A central theme of Guetlein’s remarks was that Golden Dome hinges less on physics than on economics and industrial scale.
He acknowledged that affordability remains the decisive issue for space-based interceptors and defended previous comments that the Pentagon will abandon the concept if it cannot be produced cheaply enough and at sufficient scale.
“If I cannot do something affordably and scalably, it doesn’t make sense as a nation to go after it, because I cannot bankrupt the nation,” he said.
He contrasted that philosophy with previous generations of missile defense systems that pursued the highest possible performance regardless of expense.
“If you look at the way we’ve pursued capabilities in the past, we’ve had the most exquisite capabilities with the highest probability of mission success,” he said. “But when I put all those requirements on one weapon system, it becomes expensive.”
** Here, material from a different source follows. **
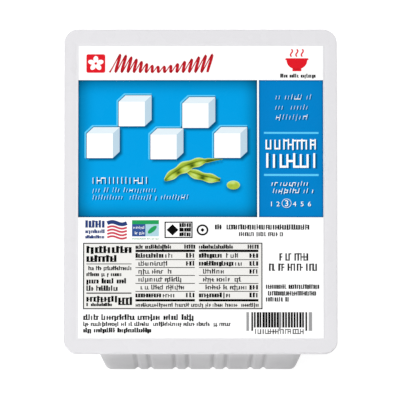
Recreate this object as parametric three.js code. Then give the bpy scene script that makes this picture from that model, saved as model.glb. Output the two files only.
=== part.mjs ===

“The type of architecture CBO priced, that’s not affordable at all,” he added. “So we’re not going to do that.”
Guetlein said he believes newer commercial space business models — including mass production, reusable launch systems and high-volume satellite manufacturing — could fundamentally alter the economics of missile defense.
He pointed to the 20 Other Transaction Authority agreements the Space Force recently signed with 12 companies to develop space-based interceptors as evidence that industry is approaching the problem differently.
“When the president put out the executive order last January, it became clear to the department that the traditional way of doing acquisitions and development requirements was not suitable,” he said.
Guetlein said he has been granted unusually broad authorities over budgeting, contracting, requirements and hiring, reporting directly to the deputy secretary of defense rather than through traditional acquisition channels.
“I’ve met with well over 400 companies one on one already, but I want to harvest the innovation coming out of our industrial base to get after the homeland defense equation,” he said.
“This is not a physics based problem,” Guetlein said. “This is an economics, scalability problem, an organizational behavior and social engineering challenge, not a technical challenge.”
Responding to critics who say space-based interceptors are technically unworkable, Guetlein argued the underlying technologies already exist.
“I say they’re wrong,” he said. “I have proven I can close the fire control loop with an object in space. I have proven over and over, I can re enter an object into the atmosphere. And I prove it over and over, I can maneuver an object once it’s in the atmosphere.”
Still, he acknowledged the Pentagon has not yet demonstrated all those capabilities together in a single operational interceptor architecture or shown they can be deployed affordably.
“I know it’s physically possible,” he told the audience. “I’ve seen what our industrial base can do when I give you a long term demand signal, when I resource you and I get out of your way.”
Guetlein also described an emerging dynamic between established defense contractors and newer entrants in the interceptor competition.
“The new entrants are coming in, they don’t have the scar tissue to understand why some things are the way they are,” he said, while established primes are beginning to share lessons learned.
Following Guetlein’s appearance, Republican lawmakers sharply criticized the CBO report.
CBO is a nonpartisan agency established by Congress to provide impartial analysis on budgetary and economic issues. But Rep. Mark Messmer (R-Ind.) said the estimate “reeked of political bias.”
Rep. Jeff Crank (R-Colo.) similarly criticized CBO for “scoring the executive order” rather than an actual proposed architecture. “It’s very unfortunate that it came out,” Crank said, adding that opponents of the program will likely use the report to weaken the administration’s push for Golden Dome.